▶ _Directions for this task_
Write out every line of the material exactly as it appears.
** begin **
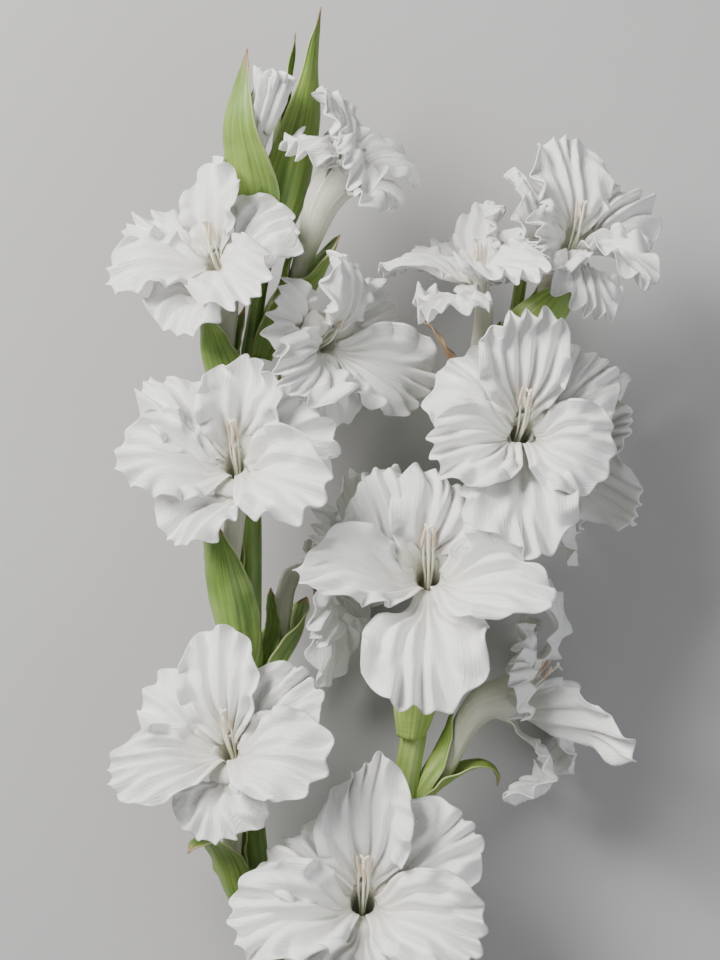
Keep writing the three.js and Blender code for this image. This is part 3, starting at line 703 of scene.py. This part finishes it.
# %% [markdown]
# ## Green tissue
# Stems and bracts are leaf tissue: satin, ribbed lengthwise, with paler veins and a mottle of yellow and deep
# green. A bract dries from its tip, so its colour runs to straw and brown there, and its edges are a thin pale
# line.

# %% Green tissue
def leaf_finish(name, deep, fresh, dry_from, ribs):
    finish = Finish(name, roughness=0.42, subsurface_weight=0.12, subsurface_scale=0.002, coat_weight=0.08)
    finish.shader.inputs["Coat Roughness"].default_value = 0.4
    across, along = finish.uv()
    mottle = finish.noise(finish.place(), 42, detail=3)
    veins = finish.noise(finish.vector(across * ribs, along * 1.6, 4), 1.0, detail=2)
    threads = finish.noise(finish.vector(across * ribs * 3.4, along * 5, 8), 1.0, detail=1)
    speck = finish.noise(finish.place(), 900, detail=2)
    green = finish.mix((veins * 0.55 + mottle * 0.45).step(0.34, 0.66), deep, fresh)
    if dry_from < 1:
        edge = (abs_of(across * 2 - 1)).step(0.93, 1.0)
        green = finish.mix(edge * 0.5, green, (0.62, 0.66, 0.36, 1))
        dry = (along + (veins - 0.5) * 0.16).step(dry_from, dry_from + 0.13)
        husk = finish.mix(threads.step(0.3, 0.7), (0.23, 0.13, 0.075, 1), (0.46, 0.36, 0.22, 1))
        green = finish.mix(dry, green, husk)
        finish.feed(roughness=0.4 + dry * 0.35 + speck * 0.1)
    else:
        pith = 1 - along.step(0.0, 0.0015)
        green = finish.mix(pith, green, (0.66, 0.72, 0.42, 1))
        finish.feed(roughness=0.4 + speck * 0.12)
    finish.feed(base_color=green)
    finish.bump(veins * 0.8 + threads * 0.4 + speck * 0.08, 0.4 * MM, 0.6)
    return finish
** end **
▶ _Completed task_
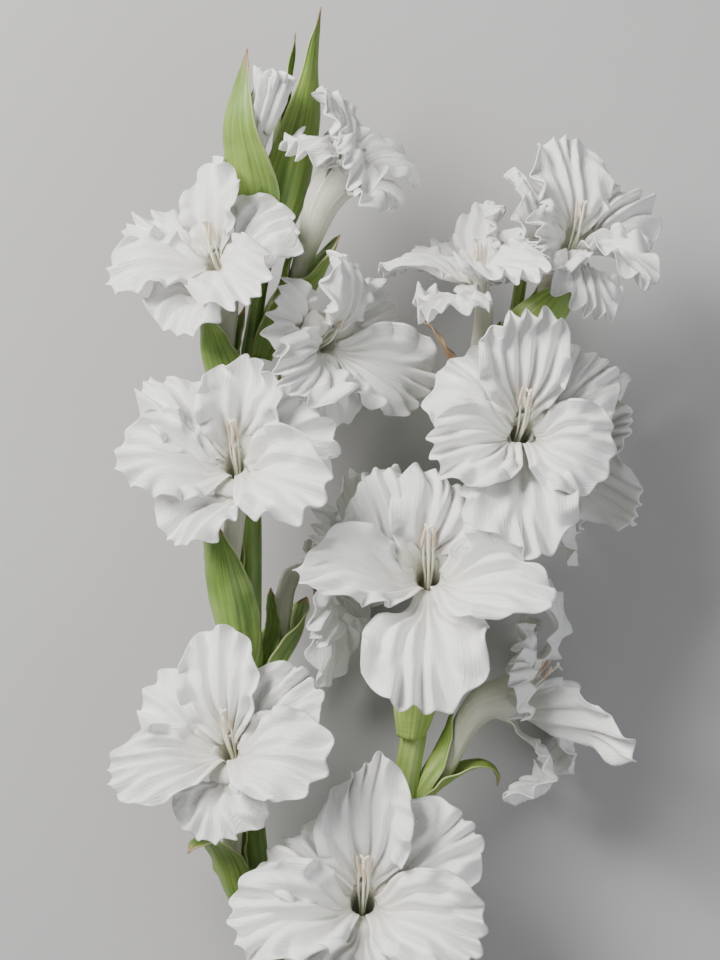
Keep writing the three.js and Blender code for this image. This is part 3, starting at line 703 of scene.py. This part finishes it.
# %% [markdown]
# ## Green tissue
# Stems and bracts are leaf tissue: satin, ribbed lengthwise, with paler veins and a mottle of yellow and deep
# green. A bract dries from its tip, so its colour runs to straw and brown there, and its edges are a thin pale
# line.

# %% Green tissue
def leaf_finish(name, deep, fresh, dry_from, ribs):
    finish = Finish(name, roughness=0.42, subsurface_weight=0.12, subsurface_scale=0.002, coat_weight=0.08)
    finish.shader.inputs["Coat Roughness"].default_value = 0.4
    across, along = finish.uv()
    mottle = finish.noise(finish.place(), 42, detail=3)
    veins = finish.noise(finish.vector(across * ribs, along * 1.6, 4), 1.0, detail=2)
    threads = finish.noise(finish.vector(across * ribs * 3.4, along * 5, 8), 1.0, detail=1)
    speck = finish.noise(finish.place(), 900, detail=2)
    green = finish.mix((veins * 0.55 + mottle * 0.45).step(0.34, 0.66), deep, fresh)
    if dry_from < 1:
        edge = (abs_of(across * 2 - 1)).step(0.93, 1.0)
        green = finish.mix(edge * 0.5, green, (0.62, 0.66, 0.36, 1))
        dry = (along + (veins - 0.5) * 0.16).step(dry_from, dry_from + 0.13)
        husk = finish.mix(threads.step(0.3, 0.7), (0.23, 0.13, 0.075, 1), (0.46, 0.36, 0.22, 1))
        green = finish.mix(dry, green, husk)
        finish.feed(roughness=0.4 + dry * 0.35 + speck * 0.1)
    else:
        pith = 1 - along.step(0.0, 0.0015)
        green = finish.mix(pith, green, (0.66, 0.72, 0.42, 1))
        finish.feed(roughness=0.4 + speck * 0.12)
    finish.feed(base_color=green)
    finish.bump(veins * 0.8 + threads * 0.4 + speck * 0.08, 0.4 * MM, 0.6)
    return finish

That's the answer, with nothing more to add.